Obstruction reasoning for robotic grasping

TL;DR

Obstruction reasoning is essential for robust robotic grasping in clutter. The authors propose UNOGrasp, a vision-language framework that grounds a target object and reason through obstruction paths via a target-centric graph, trained with supervised fine-tuning and reinforcement fine-tuning using obstruction-aware rewards. They also introduce UNOBench, a large-scale dataset with 100k obstruction paths for training and benchmarking obstruction reasoning in both synthetic and real scenes. Across synthetic and real-world tests, UNOGrasp achieves state-of-the-art obstruction reasoning and higher grasp success, with ablations confirming the value of obstruction cues and IoU-based rewards for learning robust, grounded multi-step plans.

Abstract

Successful robotic grasping in cluttered environments not only requires a model to visually ground a target object but also to reason about obstructions that must be cleared beforehand.

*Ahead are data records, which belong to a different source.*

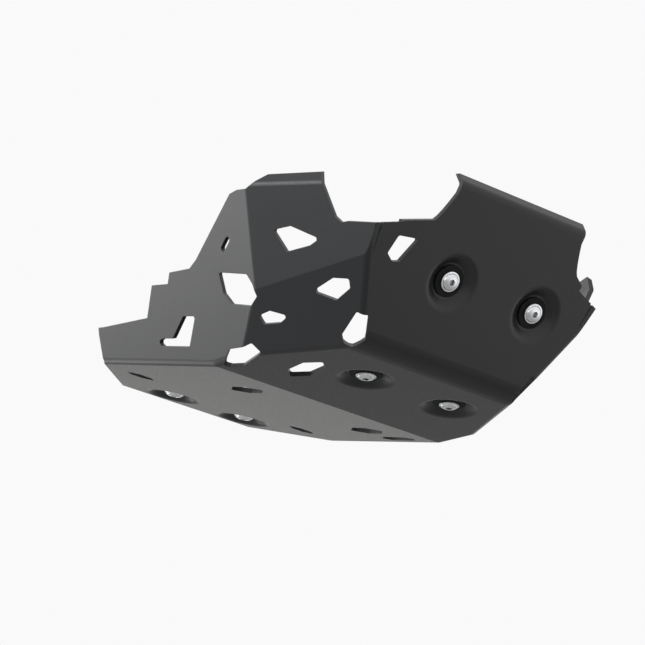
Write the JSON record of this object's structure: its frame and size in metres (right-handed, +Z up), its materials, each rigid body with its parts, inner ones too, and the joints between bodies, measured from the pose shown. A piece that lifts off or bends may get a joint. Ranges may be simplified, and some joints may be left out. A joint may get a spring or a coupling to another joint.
{
  "type": "motorcycle skid plate",
  "caption": "Folded sheet metal motorcycle skid plate with faceted sides, cut windows and rubber mounted screws.",
  "frame": {"origin": "midway between the two rear screws, on the plane where their washers meet the engine", "axes": "+X forward, +Y to the rider's left, +Z up; the belly is level"},
  "size_m": [0.4129, 0.3484, 0.1754],
  "materials": {
    "coated_aluminium": "satin black powder coat",
    "screw_steel": "bright",
    "sleeve_steel": "zinc plated",
    "bush_rubber": "matte"
  },
  "bodies": {
    "root": {"skid_plate": "coated_aluminium", "screw_front_right": "screw_steel", "screw_front_left": "screw_steel", "screw_slope_right": "screw_steel", "screw_slope_left": "screw_steel", "screw_rear_right": "screw_steel", "screw_rear_left": "screw_steel", "bush_front_right": "bush_rubber", "bush_front_left": "bush_rubber", "bush_slope_right": "bush_rubber", "bush_slope_left": "bush_rubber", "bush_rear_right": "bush_rubber", "bush_rear_left": "bush_rubber", "sleeve_front_right": "sleeve_steel", "sleeve_front_left": "sleeve_steel", "sleeve_slope_right": "sleeve_steel", "sleeve_slope_left": "sleeve_steel", "sleeve_rear_right": "sleeve_steel", "sleeve_rear_left": "sleeve_steel", "washer_front_right": "sleeve_steel", "washer_front_left": "sleeve_steel", "washer_slope_right": "sleeve_steel", "washer_slope_left": "sleeve_steel", "washer_rear_right": "sleeve_steel", "washer_rear_left": "sleeve_steel"}
  },
  "joints": []
}
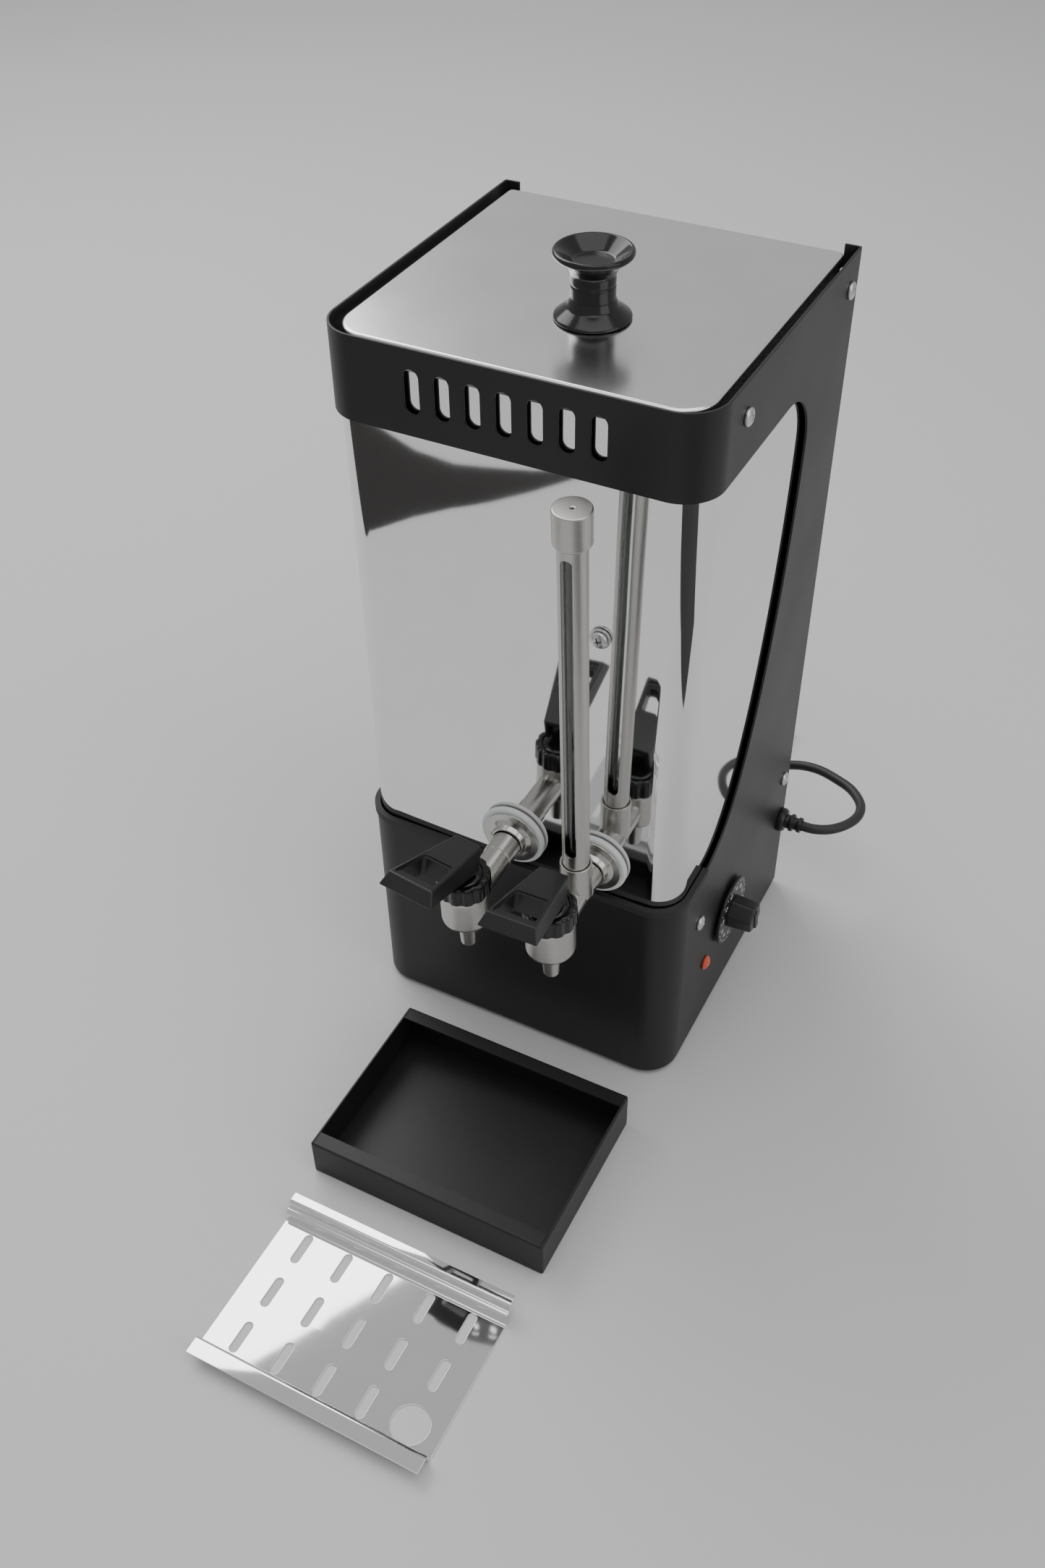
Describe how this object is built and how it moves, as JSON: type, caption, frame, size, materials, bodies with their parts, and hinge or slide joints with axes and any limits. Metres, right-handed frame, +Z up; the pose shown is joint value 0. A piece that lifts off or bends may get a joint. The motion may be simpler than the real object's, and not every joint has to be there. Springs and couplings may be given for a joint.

While current vision-language embodied reasoning models show emergent spatial understanding, they remain limited in terms of obstruction reasoning and accessibility planning. To bridge this gap, we present UNOGrasp, a learning-based vision-language model capable of performing visually-grounded obstruction reasoning to infer the sequence of actions needed to unobstruct the path and grasp the target object. We devise a novel multi-step reasoning process based on obstruction paths originated by the target object. We anchor each reasoning step with obstruction-aware visual cues to incentivize reasoning capability. UNOGrasp combines supervised and reinforcement finetuning through verifiable reasoning rewards. Moreover, we construct UNOBench, a large-scale dataset for both training and benchmarking, based on MetaGraspNetV2, with over 100k obstruction paths annotated by humans with obstruction ratios, contact points, and natural-language instructions. Extensive experiments and real-robot evaluations show that UNOGrasp significantly improves obstruction reasoning and grasp success across both synthetic and real-world environments, outperforming generalist and proprietary alternatives. Project website: https://tev-fbk.github.io/UnoGrasp/.

Figures (20)

• Figure 1: UNOGrasp performs multi-step obstruction reasoning for robotic grasping in cluttered scenes. Given an RGB-D image and a natural-language goal (e.g., grasp the white iphone box), UNOGrasp reasons and grounds spatial information to infer the sequence of steps to unobstruct a requested object. We also introduce UNOBench to comprehensively benchmark obstruction reasoning.
• Figure 2: UNOBench features two unique characteristics: (i) human-annotated free-form language instructions about objects in cluttered bins, and (ii) per-bin obstruction graphs for grounded spatial reasoning. Human annotators through the Prolific platform were involved to refine the initial GPT-4o generated annotations. UNOBench features three levels of difficulty and introduces novel evaluation metrics.
• Figure 3: UNOGrasp is a VLM trained through supervised fine (SFT) on UNOBench to learn structured obstruction-path reasoning, and through GRPO-based reinforcement finetuning (RFT) to further boost its reasoning ability using outcome-driven IoU and format rewards. During inference, given an RGB image and a target object as language instruction, UNOGrasp reasons over multiple obstruction paths ($\texttt{<think>}$ traces) and directly outputs the sequence of actions ($\texttt{<answer>}$) required to remove obstructions and grasp the target.
• Figure 4: Qualitative results on UNOBench different splits, and in two types of failure. mark the target object, the top obstructor, UNOGrasp, Gemini Robotics-ER 1.5, and Qwen2.5-VL (ICL) predictions with their reasoning traces. $(\text{SR-F1} / \text{MP\_NED})$ scores are reported at the bottom of each image.
• Figure 5: Qualitative results from laboratory robotics experiments. mark the target object, UNOGrasp, Gemini Robotics-ER 1.5, and Qwen2.5-VL (ICL). Labels are shown for misaligned predictions (labels-spatial location disagreement). Difficulty level and target prompt are display at the top of the figure.